Sejauh ini, terdapat sekitar 272 kontrak terkait pengadaan serta penyaluran paket bansos berupa sembako untuk wilayah Jabodetabek yang sedang didalami penyidik KPK. Alex memastikan, KPK akan mendalami proses pemilihan vendor hingga penyaluran bansos yang sampai ke masyarakat tersebut.

"Jadi prinsipnya kan ada 272 kontrak kalau enggak salah, ya semua harus didalami. Siapa mendapat pekerjaan itu, darimana, atau bagaimana dia mendapatkan pekerjaan itu dan apakah dia melaksanakan penyalhran sembako itu atau hanya, itu tadi, modal bendera doang, di sub-kan, itu semua harus didalami. Kita ingin lihat sebetulnya berapa sih dari anggaran itu yang sampai ke masyarakat," katanya.

Diketahui, KPK menetapkan Menteri Sosial Juliari P. Batubara bersama Adi Wahyono dan Matheus Joko Santoso selaku Pejabat Pembuat Komitmen (PPK) Kemsos serta dua pihak swasta bernama Ardian I.M dan Harry Sidabuke sebagai tersangka kasus dugaan suap bansos wilayah Jabodetabek untuk penanganan Covid-19. 

Juliari dan dua anak buahnya diduga menerima suap senilai sekitar Rp 17 miliar dari Ardian dan Harry selaku rekanan Kemsos dalam pengadaan paket bansos COVID-19 untuk wilayah Jabodetabek tahun 2020.

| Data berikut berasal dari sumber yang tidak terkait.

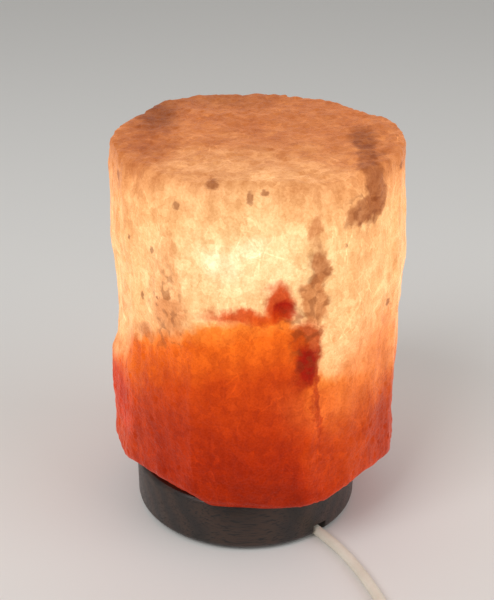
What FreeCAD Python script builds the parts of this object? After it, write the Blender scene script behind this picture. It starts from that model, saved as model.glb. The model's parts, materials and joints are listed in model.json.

Kasus ini bermula dari pengadaan bansos penanganan COVID-19 berupa paket sembako di Kementerian Sosial tahun 2020 dengan nilai sekitar Rp5,9 triliun dengan total 272 kontrak pengadaan dan dilaksanakan dengan dua periode. 

Juliari selaku Menteri Sosial menujuk Matheus Joko Santoso dan Adi Wahyono sebagai Pejabat Pembuat Komitmen dalam pelaksanaan proyek tersebut dengan cara penunjukkan langsung para rekanan. Diduga disepakati adanya "fee" dari tiap-tiap paket pekerjaan yang harus disetorkan para rekanan kepada Kementerian Sosial melalui Matheus.